Кабинет Ильича помещался на 3-м этаже здания Судебных постановлений. В нем было три двери. Одна – в коридор, связывавший кабинет и приемную председателя СНК с его квартирой. Другая – против стола Ильича, вела в приемную секретарей. Третья находилась за его спиной – в аппаратную.
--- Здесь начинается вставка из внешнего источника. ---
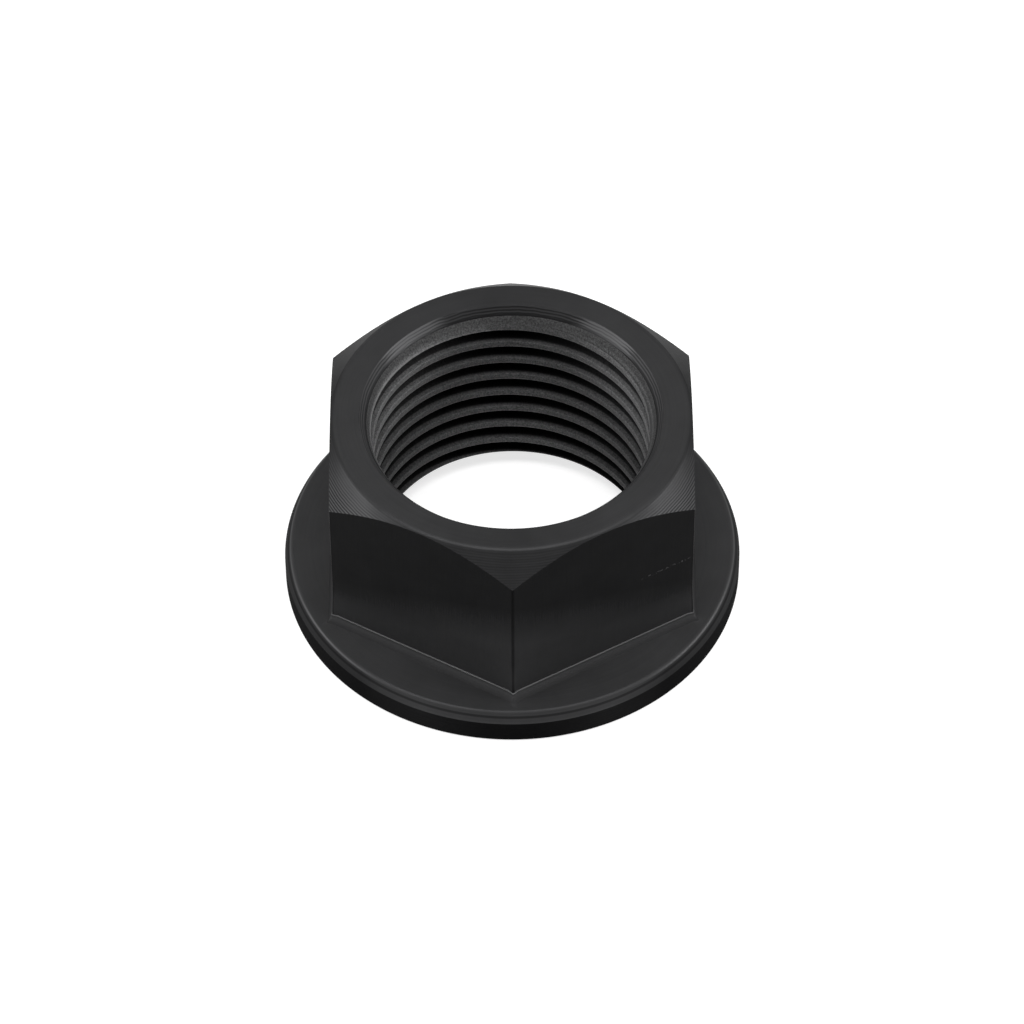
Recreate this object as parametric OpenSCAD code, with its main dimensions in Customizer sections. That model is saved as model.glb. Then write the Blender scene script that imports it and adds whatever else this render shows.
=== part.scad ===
// Flanged hexagon nut for a hollow wheel axle. It is one piece, turned, threaded and
// milled from a bar of aluminium alloy and black anodised.
// The nut stands on its bearing face, centred on the Z axis, with one flat facing +X.

/* [Hexagon] */
// Width across the flats, which is the spanner's size
across_flats = 30; // [28.5:0.5:34]
// Overall height, from the bearing face to the top face
nut_height = 19; // [15:0.5:26]
// Distance from the flats in to the edge of the top face
top_face_inset = 0.2; // [0:0.05:0.6]
// Slope of the turned chamfer across the corners, down from the top face
corner_chamfer_angle = 42; // [25:1:50]
// Radius between the top face and the corner chamfer
top_edge_r = 0.8; // [0.2:0.1:1.2]

/* [Flange] */
// Distance from the hexagon's corners out to the flange's rim
rim_margin = 2.05; // [1.6:0.01:6]
// Thickness of the flange
flange_h = 3.5; // [2.4:0.1:6]
// Chamfer on the rim's upper edge
rim_chamfer = 0.45; // [0.2:0.05:1]
// Chamfer on the rim's lower edge
rim_break = 0.3; // [0.1:0.1:0.6]
// Radius in the corner between the flats and the flange
root_r = 0.3; // [0.1:0.1:0.6]

/* [Corner flares] */
// How far each corner flares out where it meets the flange
flare_out = 0.28; // [0.1:0.02:0.4]
// How far the flare reaches along each flat from the corner
flare_w = 0.45; // [0.3:0.05:0.8]
// Height of the flare above the flange
flare_h = 3.8; // [2:0.2:6]

/* [Thread] */
// Major diameter of the thread
thread_d = 25; // [22:0.5:26]
// Pitch of the thread
pitch = 2; // [1.25:0.25:2.5]
// Angle round the axis at which the groove starts at the bearing face
groove_start_angle = 36; // [0:1:359]
// Angle over which the groove fades out below the top countersink
fade_angle = 75; // [45:15:120]
// Facets in each turn of the groove
facets_per_turn = 48; // [36:12:60]

/* [Countersinks] */
// How much wider the top countersink's mouth is than the thread
mouth_over = 0.2; // [0.1:0.1:1]
// Depth of the top countersink's upper cone
mouth_drop = 0.75; // [0.3:0.05:0.8]
// Slope of the upper cone
mouth_angle = 52; // [45:1:60]
// Slope of the lower cone, which runs down to the thread's crests
throat_angle = 66; // [50:1:75]
// How much wider the bottom countersink's mouth is than the thread
base_mouth_over = 1.6; // [0.4:0.1:3]

/* [Hidden] */
black_anodised = [0.05, 0.05, 0.055];
$fn = 128;
// Overlap of joined solids and overshoot of cuts
lap = 0.5;
arc_steps = 8;

corner_r = across_flats / sqrt(3);
flange_r = corner_r + rim_margin;
top_face_r = across_flats / 2 - top_face_inset;

// A 60 degree thread with a flat of an eighth of the pitch at the bottom of its groove
flank_angle = 30;
thread_r = thread_d / 2;
crest_r = thread_r - pitch / 2;
root_flat = pitch / 8;

// The top countersink's two cones, and the bottom one's 45 degree cone
mouth_r = thread_r + mouth_over / 2;
throat_r = mouth_r - mouth_drop / tan(mouth_angle);
throat_h = (throat_r - crest_r) * tan(throat_angle);
crest_top = nut_height - mouth_drop - throat_h;
base_mouth_r = thread_r + base_mouth_over / 2;
base_mouth_h = base_mouth_r - crest_r;

flange_nut();

// Points of an arc in the turned profile's plane, counted from angle a to angle b
function arc(centre, r, a, b) =
    [for (i = [0:arc_steps]) let (t = a + (b - a) * i / arc_steps)
        centre + r * [cos(t), sin(t)]];

module flange_nut() {
    color(black_anodised)
    difference() {
        union() {
            hexagon();
            flange();
            root_fillet();
            corner_flares();
        }
        bore();
        thread_groove();
    }
}

// The hexagon's corners sit at 30, 90 and 150 degrees and opposite them
module hexagonal(h, inset_low = 0, inset_high = 0) {
    rotate([0, 0, 30])
    cylinder(h = h, r1 = corner_r - inset_low / cos(30),
             r2 = corner_r - inset_high / cos(30), $fn = 6);
}

// Milled flats, with the corners turned off by the chamfer
module hexagon() {
    intersection() {
        translate([0, 0, flange_h - lap])
        hexagonal(nut_height - flange_h + lap);
        turned_top();
    }
}

// The turned blank: a flat top face, a soft edge, then the chamfer down past the corners
module turned_top() {
    edge_run = top_edge_r * tan(corner_chamfer_angle / 2);
    edge_centre = [top_face_r - edge_run, nut_height - top_edge_r];
    outer_r = flange_r + lap;
    outer_z = nut_height - (outer_r - top_face_r) * tan(corner_chamfer_angle);
    rotate_extrude()
    polygon(concat(
        [[0, 0], [outer_r, 0], [outer_r, outer_z]],
        arc(edge_centre, top_edge_r, 90 - corner_chamfer_angle, 90),
        [[0, nut_height]]
    ));
}

// The bearing flange, with both edges of its rim broken
module flange() {
    rotate_extrude()
    polygon([
        [0, 0],
        [flange_r - rim_break, 0],
        [flange_r, rim_break],
        [flange_r, flange_h - rim_chamfer],
        [flange_r - rim_chamfer, flange_h],
        [0, flange_h]
    ]);
}

// A hollow curve all round the foot of the flats, as a stack of thin tapers
module root_fillet() {
    steps = 3;
    for (i = [0:steps - 1]) {
        a = 90 * i / steps;
        b = 90 * (i + 1) / steps;
        low = root_r * (1 - cos(a));
        high = root_r * (1 - cos(b));
        translate([0, 0, flange_h + low])
        hexagonal(high - low, -root_r * (1 - sin(a)), -root_r * (1 - sin(b)));
    }
    translate([0, 0, flange_h - lap])
    hexagonal(lap, -root_r, -root_r);
}

// The slight flare of each corner into the flange: two slim facets that start at a point
// on the corner and widen down to the flange. Their planes run on inside the nut, so each
// flare is a tetrahedron sunk into the corner.
module corner_flares() {
    low = -0.1;
    high = 1.2;
    spread = 1.5;
    tip = ridge(high);
    heel = ridge(low);
    sides = [for (s = [1, -1]) heel + spread * (flat_line(low, s) - heel)];
    for (a = [30:60:330])
    rotate([0, 0, a])
    polyhedron(
        points = [heel, sides[0], sides[1], tip],
        faces = [[0, 1, 2], [0, 3, 1], [1, 3, 2], [2, 3, 0]]
    );
}

// Along the flare's outer edge, and along its edge on a flat, from the flange (t = 0) to
// the point where they meet on the hexagon's corner (t = 1)
function ridge(t) = [corner_r + flare_out * (1 - t), 0, flange_h + flare_h * t];
function flat_line(t, side) =
    [corner_r, 0, flange_h + flare_h * t]
    + (1 - t) * flare_w * [-sin(30), side * cos(30), 0];

// The hole at the crests' diameter, opened out by a countersink at each end
module bore() {
    rotate_extrude()
    polygon([
        [0, -lap],
        [base_mouth_r + lap, -lap],
        [crest_r, base_mouth_h],
        [crest_r, crest_top],
        [throat_r, nut_height - mouth_drop],
        [mouth_r, nut_height],
        [mouth_r, nut_height + lap],
        [0, nut_height + lap]
    ]);
}

// The right-hand thread: one groove swept up the bore from a pitch below the nut, so that
// it starts in the bottom countersink. Where the top countersink begins, its cutter is
// drawn out of the metal little by little, and both upper cones stay whole.
module thread_groove() {
    reach = 0.15;
    half_root = root_flat / 2;
    half_mouth = half_root + (pitch / 2 + reach) * tan(flank_angle);
    section = [
        [crest_r - reach, -half_mouth],
        [thread_r, -half_root],
        [thread_r, half_root],
        [crest_r - reach, half_mouth]
    ];
    sides = len(section);
    full_steps = ceil((crest_top / pitch + 1) * facets_per_turn);
    fade_steps = ceil(facets_per_turn * fade_angle / 360);
    steps = full_steps + fade_steps;
    drawn_out = pitch / 2 + reach;
    points = [
        for (i = [0:steps], p = section)
            let (a = 360 * i / facets_per_turn,
                 r = p.x - drawn_out * max(0, i - full_steps) / fade_steps)
            [r * cos(a), r * sin(a), p.y + pitch * (i / facets_per_turn - 1)]
    ];
    walls = [
        for (i = [0:steps - 1], j = [0:sides - 1])
            let (k = (j + 1) % sides, low = i * sides, high = low + sides)
            each [[low + j, low + k, high + k], [low + j, high + k, high + j]]
    ];
    ends = [
        [for (j = [sides - 1:-1:0]) j],
        [for (j = [0:sides - 1]) steps * sides + j]
    ];
    rotate([0, 0, groove_start_angle])
    polyhedron(points = points, faces = concat(walls, ends), convexity = 12);
}
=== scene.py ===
# A black anodised flange nut for a hollow wheel axle. It stands on its bearing face on a
# pale floor, centred on the Z axis, with one flat facing +X.
import math

import bpy
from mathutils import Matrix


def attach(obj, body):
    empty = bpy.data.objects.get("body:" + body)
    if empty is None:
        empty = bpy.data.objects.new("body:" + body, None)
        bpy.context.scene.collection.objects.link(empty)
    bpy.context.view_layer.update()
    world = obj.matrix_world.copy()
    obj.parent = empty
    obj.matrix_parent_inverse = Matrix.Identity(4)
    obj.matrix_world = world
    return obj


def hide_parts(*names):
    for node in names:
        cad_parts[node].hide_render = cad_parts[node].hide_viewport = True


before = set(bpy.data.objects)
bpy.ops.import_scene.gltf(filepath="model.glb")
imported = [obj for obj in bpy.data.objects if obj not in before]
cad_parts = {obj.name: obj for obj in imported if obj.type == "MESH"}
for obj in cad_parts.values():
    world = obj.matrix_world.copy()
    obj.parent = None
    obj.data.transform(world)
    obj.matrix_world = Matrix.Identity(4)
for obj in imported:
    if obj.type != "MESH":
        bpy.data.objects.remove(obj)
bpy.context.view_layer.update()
mm = 0.001

# The nut's hexagon. Six flats are milled on the turned bar of aluminium alloy, 30 mm
# across. The cutter leaves fine upright marks on them and a hollow curve at their foot,
# and each corner flares out a little into the flange.
across_flats = 30
nut_height = 19
flange_h = 3.15
foot_r = 0.7
foot_reach = 0.42
foot_top = 3.9
foot_ledge = 0.1
corner_flare = 0.14
flare_reach = 0.45
flare_top = 7.3
corner_edge = 0.09
corner_r = across_flats / math.sqrt(3)
spare = 0.6


class Wire:
    """A socket in a finish. Sums on wires add their Math nodes."""

    def __init__(self, finish, socket):
        self.finish = finish
        self.socket = socket

    def maths(self, operation, *values):
        values = dict(enumerate(values or [self]))
        return self.finish.node("ShaderNodeMath", {"operation": operation}, values)

    def __add__(self, other):
        return self.maths("ADD", self, other)

    def __sub__(self, other):
        return self.maths("SUBTRACT", self, other)

    def __rsub__(self, other):
        return self.maths("SUBTRACT", other, self)

    def __mul__(self, other):
        return self.maths("MULTIPLY", self, other)

    def __truediv__(self, other):
        return self.maths("DIVIDE", self, other)

    def __pow__(self, other):
        return self.maths("POWER", self, other)

    __radd__ = __add__
    __rmul__ = __mul__

    def size(self):
        """How far it is from 0."""
        return self.maths("ABSOLUTE")

    def step(self, low, high):
        """0 at low and 1 at high, and straight between them."""
        return self.finish.node(
            "ShaderNodeMapRange", {"clamp": True}, {"Value": self, "From Min": low, "From Max": high}
        )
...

Через нее в любое время суток к Ленину могли войти только Яков и ФЭД. Входя в кабинет, он неизменно видел перед собою склонившуюся над письменным столом, на котором размещалась большая страна, как распятая на колке сохнущая шкурка, эту знакомую голову, перемалывающую в звездную пыль огромные планетарные системы, а ее то и дело, как справедливо заметил Осинский, загружали «вермишельными делами», вроде того, выпустить ли поэта Блока в Финляндию, отдать ли Наркомзему «Боярский двор», разбором свар между Орджо и Мдивани, Сталиным и Троцким, да и сам Ильич то и дело ввязывался в мелочевку, бродил ночью по Тайницкому саду, чтобы выяснить, кто из работников Кремля допоздна жжет электричество, которое надо экономить… Слишком многое видели эти полузакрытые глаза с запавшими веками, столько зрелищ вобрал в себя безотказный зрачок, что с ним не смогли бы справиться и могильные черви! Перед смертью Ильич костенеющей рукой все указывал на глаз офтальмологу Авербаху, мол, глаза болят, материя расползается талым мартовским следом, соскальзывает с гвоздя, как шуба с переполненной вешалки, и сколь ни схватывай ее суровыми нитками – она рвется в небытие, прочь от засвеченной явочной жизни, от пустых сот календарей. Против этого ФЭД решительно возражал. Он уже принял кое-какие меры. Этой смерти он не позволит рассыпаться в прах, уж слишком она огромна для того, чтобы ее поглотила земля.